As crises pareciam atraí-lo como o ferro é atraído pelo ímã. A mensagem de Deus fazia com que se sentisse intranqüilo, com santo descontentamento. Por vezes, quando sua missão se opunha à conduta de dirigentes que labutavam em erro, ele provocava conflitos. Noutras ocasiões, lançava-se tempestuosamente nas situações com uma enérgica exortação nos lábios ou com alguma boa notícia para infundir esperança. Mas, sempre era leal a Deus, à justiça, à verdade e à causa dos inocentes.

Frugal, Austero e Modesto

Embora os profetas, em geral, não pertencessem à ordem sacerdotal, alguns reuniam em si mesmos as funções de sacerdote e profeta, como por exemplo Jeremias e Ezequiel. Os sacerdotes tinham a tendência de ser tradicionalistas, ao passo que os profetas propendiam para ser ativistas.
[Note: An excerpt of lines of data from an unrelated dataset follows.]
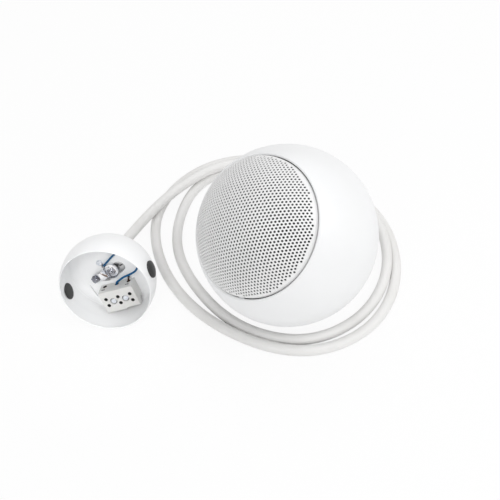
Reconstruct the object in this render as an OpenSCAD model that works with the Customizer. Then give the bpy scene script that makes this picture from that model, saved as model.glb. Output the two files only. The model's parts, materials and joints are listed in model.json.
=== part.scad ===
// Pendant ball loudspeaker, lying with its cable and its ceiling canopy.
// The ball and the canopy each have a frame of their own: Z is the axis of the mouth.

/* [Ball] */
// Outer diameter of the ball
ball_d = 183; // [170:1:200]
// Wall of the ball
ball_wall = 3; // [2.5:0.5:4]
// Turn of the ball's mouth about the vertical
ball_turn = -142; // [-180:1:180]
// Rise of the ball's mouth above the horizon
ball_rise = 44; // [35:1:55]

/* [Grille] */
// Dark gap between the grille's rim and the mouth
grille_gap = 1; // [0.6:0.1:2]
// Step from the ball's sphere down to the grille's dome
grille_drop = 0.6; // [0.3:0.1:1.5]
// Thickness of the grille's sheet
grille_t = 1; // [0.8:0.1:1.5]
// Distance between neighbouring holes, drawn at two and a half times the sheet's 3.5 mm
hole_pitch = 8.75; // [8.25:0.25:16]
// Diameter of a hole, drawn at two and a half times the sheet's 1.9 mm
hole_d = 4.75; // [3:0.25:6.5]
// Turn of the hole rows about the grille's axis
hole_turn = 15.5; // [0:0.5:60]

/* [Driver] */
// Diameter of the cone at its outer edge
cone_d = 90; // [86:1:92]
// Width of the rubber surround of the cone
surround_w = 6.5; // [6:0.5:8]
// Width of the driver's flange outside the surround
flange_w = 10.5; // [9:0.5:12]
// Width of the baffle ring outside the driver's flange
baffle_w = 7.1; // [6.8:0.1:9]
// Depth of the driver behind its flange
driver_depth = 54; // [50:1:60]
// Diameter of the ring magnet
magnet_d = 76; // [70:1:80]
// Diameter of the voice coil's former
coil_d = 26; // [24:0.5:27]

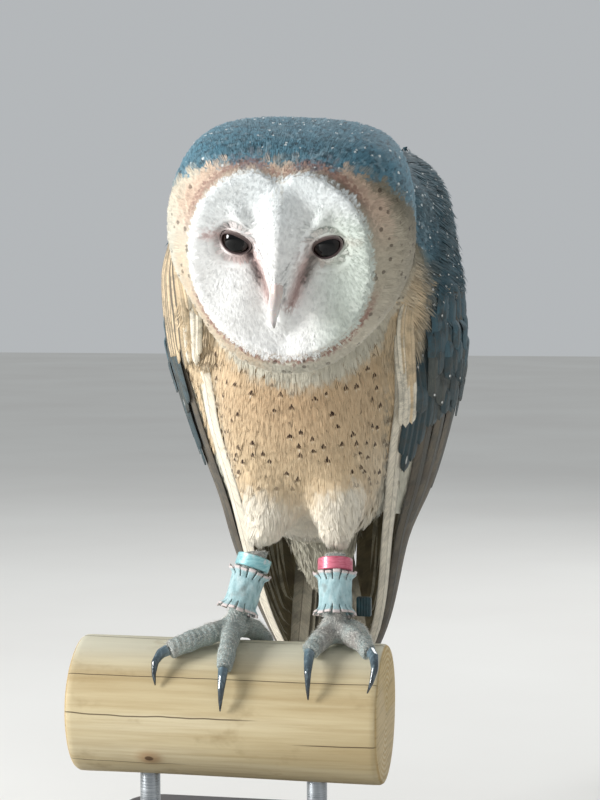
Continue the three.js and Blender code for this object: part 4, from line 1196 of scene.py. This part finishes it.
# ---------- Eyes ----------
# Nearly black balls of blown glass with a clear bulge over the iris, set behind the lids as a
# taxidermist sets them.
eye_black = Recipe("eye_black", 0.06, Specular_IOR_Level=0.3)
gaze = eye_black.attribute("gaze", "Vector")
off_gaze = eye_black.node(
    "ShaderNodeVectorMath", 1, {"operation": "LENGTH"}, i0=eye_black.stretch(gaze, 1, 0, 1))
iris = eye_black.ramp(off_gaze, (0.42, "#020203"), (0.5, "#130b08"), (0.72, "#1c100b"), (0.8, "#050404"))
fleck = eye_black.noise(gaze, 14.0, 4.0)
eye_black.done(eye_black.paint(iris, "#000000", eye_black.band(fleck, 0.4, 0.8, 0.0, 0.35)))
for side, way in SIDES:
    turn, tilt = np.meshgrid(np.linspace(0, 2 * np.pi, 49)[:-1], np.linspace(0.02, np.pi - 0.02, 32))
    facing = np.stack([np.sin(tilt) * np.cos(turn), -np.cos(tilt), np.sin(tilt) * np.sin(turn)], 2)
    swell = EYE["radius"] - 0.25 + 0.35 * ease(0.75 - tilt, 0, 0.4)
    ball = facing * swell[..., None] + [way * EYE["across"], EYE["behind"], EYE["height"]]
    eyeball = new_object(
        f"eyeball_{side}", from_head(ball.reshape(-1, 3)), grid_faces(*turn.shape, closed=True))
    store(eyeball, "gaze", "FLOAT_VECTOR", facing)
    wear(eyeball, eye_black.material, "cornea", f"eye_{side}")

# ---------- Bill ----------
# Pale horn, hooked over at the tip, with a slit of a nostril in the softer cere on each side. It
# grows from the skull and its root is lost in the face's feathers.
bill_points, bill_quads = fused(["bill_upper", "bill_lower"], 0.35 * MM, 14)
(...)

Os sacerdotes eram formalistas, ligados à monotonia cerimonial; os profetas eram inovadores que afastavam o povo do status quo. Os primeiros eram identificados por um uniforme, os últimos por uma vestimenta que parecia censurar a opulência e o comodismo.

A Solução

O ministério evangélico, hoje em dia, necessita do espírito, da orientação, do estilo, da forma e do conteúdo que caracterizavam os profetas reformadores da antiguidade. O ministério desses reformadores e seus característicos distintivos assemelhavam-se aos daquele Profeta, semelhante a Moisés, que haveria de levantar-Se — Jesus Cristo, nosso divino Senhor. O “Espírito de Cristo, que neles estava”, possibilitava que esses homens do ministério profético reproduzissem Aquele a quem representavam — o Profeta dos profetas.

Se nós pregadores permitirmos hoje que esse Espírito opere em nós, manifestaremos o Salvador em nosso ministério. A hora em que a Igreja de Deus se encontra presentemente requer que demos prioridade aos característicos do ministério profético em nossa vida. A habilitação divina para sua realização não será adiada se forem cumpridas as condições.

Unicamente quando os seus ministros manifestarem as qualidades do ministério profético a Igreja conseguirá revelar a glória de Deus que deve iluminar toda a Terra.